也许是我的哀求感动了苍天,慢慢地,我的心好受多了,勉强可以站起来走路了。我命大,算是给我捱过这一劫了。
费尽千辛万苦,总算走到了大路上。
这个时候,一个黑脸膛的农民赶着一辆牛车过来了,看我一脸疲惫困乏的样子,好心地招呼我:“小兄弟,去保定吗?上来搭一段吧!”
“谢谢大伯……”我感激得不得了。
托这位大伯的福,我在天黑前赶到了保定二中。
到了学校,我找到了班主任的靳及人老师,我问道:“靳老师,我考上大学没有?”
“郭光允啊郭光允,你怎么能这样问呢?这个问题不是你这个学校尖子学生该问的!”靳老师一副很“生气”的样子,说完从一摞信封中抽出一个,“喏,同济大学来的!”
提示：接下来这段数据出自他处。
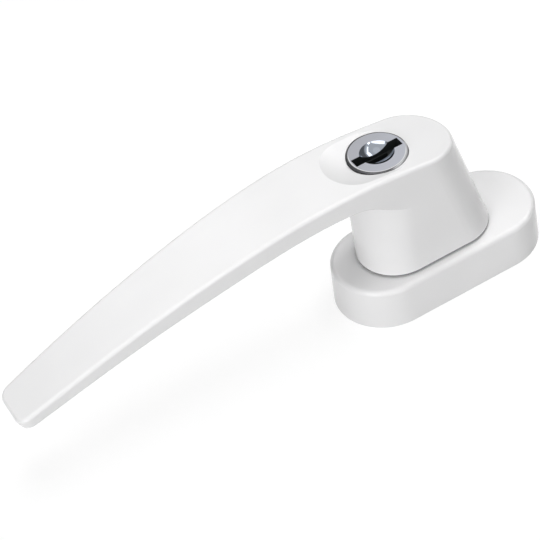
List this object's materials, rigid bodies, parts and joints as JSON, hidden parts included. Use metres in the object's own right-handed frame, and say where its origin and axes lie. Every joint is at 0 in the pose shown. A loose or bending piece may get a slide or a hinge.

我喜出望外,赶忙拆开信封:“我考上了!谢谢你,靳老师!”这个时候尹书记也走了进来,他说:“我审查你的志愿是为了你能有学校上,也是对你好。”我感激地看着尹书记,不知道说什么好。我在同济大学读书的时候,听一个保定老乡说尹书记后来被当作“右倾机会主义分子”调到保定农村一个公社去工作了,以后就再也没有了他的音讯。现在他在世的话也该84岁了,他或他的后代如果能看到此书的话,我真心希望我能报答他老人家的栽培之恩。
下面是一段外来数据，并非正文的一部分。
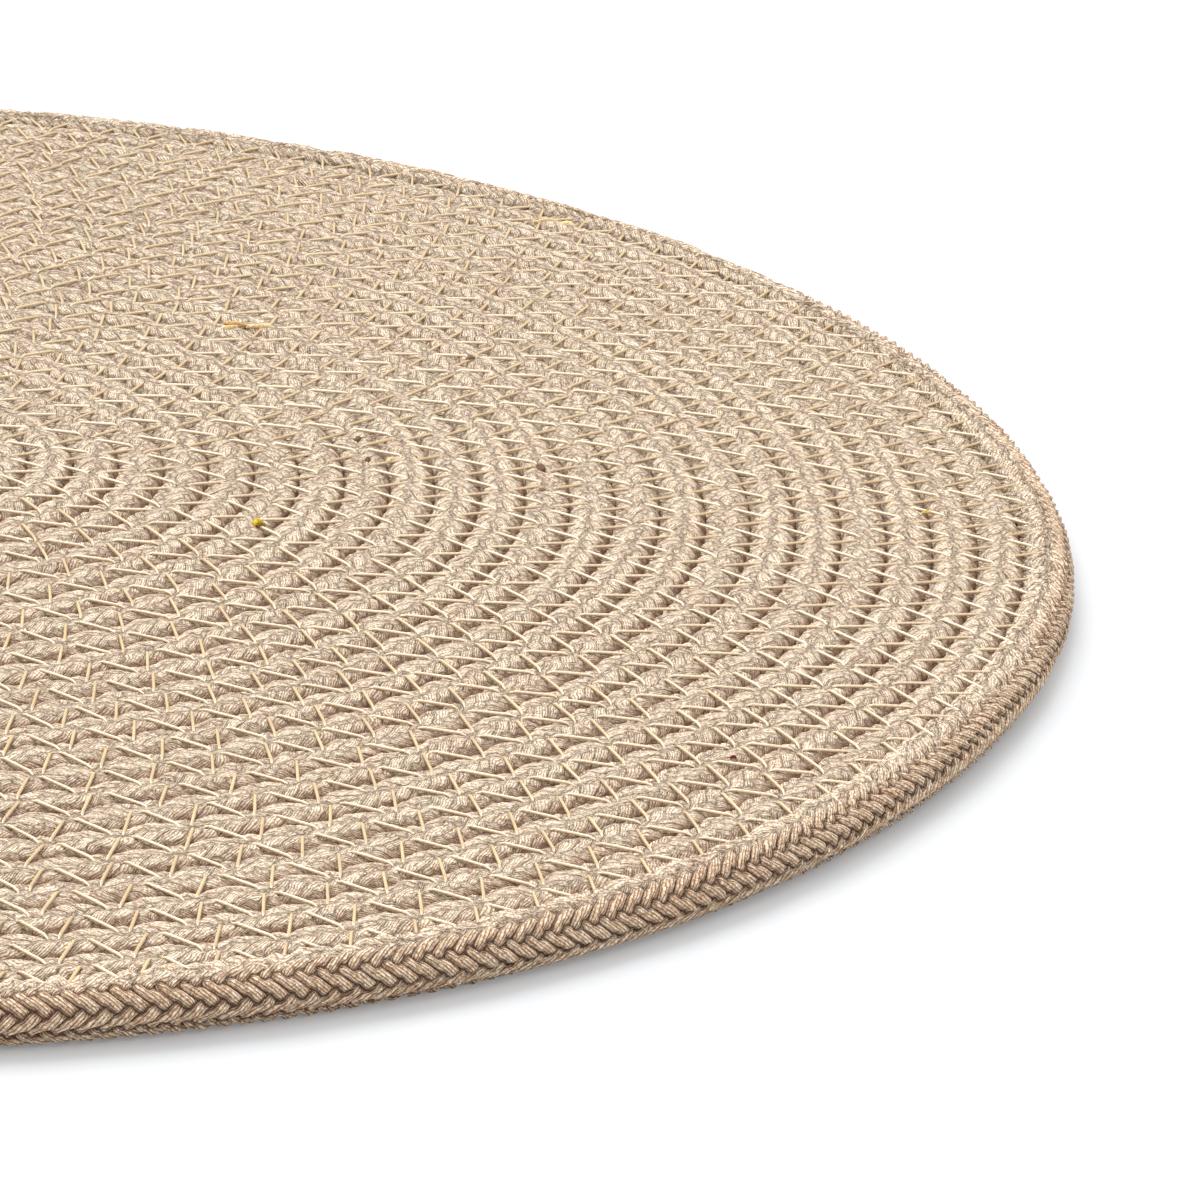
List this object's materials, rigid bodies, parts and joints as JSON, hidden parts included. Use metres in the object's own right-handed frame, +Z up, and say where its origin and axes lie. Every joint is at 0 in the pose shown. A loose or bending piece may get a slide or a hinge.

获知上大学的喜讯之后,我突然想到了一个人。那就是初中毕业后转到另外一所中学读书的小玉。
在保定二中读书时,我几次都想去探望她,可是一想起自己的处境和被饥饿搞得疲于奔命的状态,我就有点心灰意懒,我这副模样去见小玉,人家会不会嫌弃我呀?二是我也意识到,在困难得连生存都成问题的年代里,考虑个人的恋爱问题是自私的,按照当时的道德观,甚至是可耻的。
然而尽管如此,我还是压抑不住对小玉的思念之情,有一次,我踟蹰到她所在的学校门口,差点进去,可是狠了狠心又离开了。
让我能稍微安心一点的是,以后小玉的消息我还可以不断得到。
她后来考上了名牌大学,毕业后分配到科研单位工作。
善良和美丽的小玉,在军队这所大学校里,是不会受到任何惊扰的。她能够顺利成长,安宁地选择自己的生活道路。每次听到她的消息传来,我都会感到慰藉,然而,还是克制不住一丝淡淡的忧伤……
别了,我的少年时代。
“大老郭,一分钟”
全家人知道我考上了同济大学之后,都很高兴:咱们老郭家出了一个大学生了!但是高兴之后紧接着就是发愁了:上海那么远,怎么去呢?火车票要24块钱呢,再加上其他方面的花销对于家徒四壁的我绝对是个天文数字。但是,不能因为这个就不上大学了吧?全家都在想办法。
父亲蹲在门口,一声不吭。我站在门边呆呆地站着,望着瘦得让人揪心的父亲的背影,眼泪在眼眶里直打转。
忽然父亲像发现新大陆似的一下子站了起来:“有办法了!你看那是什么?”
“什么东西啊?在哪儿呢?”我糊涂了。
“就是那几根屋檩子啊,五八年村干部拆了咱家东屋后剩下的!那个可以拿去卖了啊!娃儿,卖了它爹就有钱让你去上海念书了!”父亲抑制不住内心的激动,这种激动甚至超过了看到我大学录取通知书时的激动。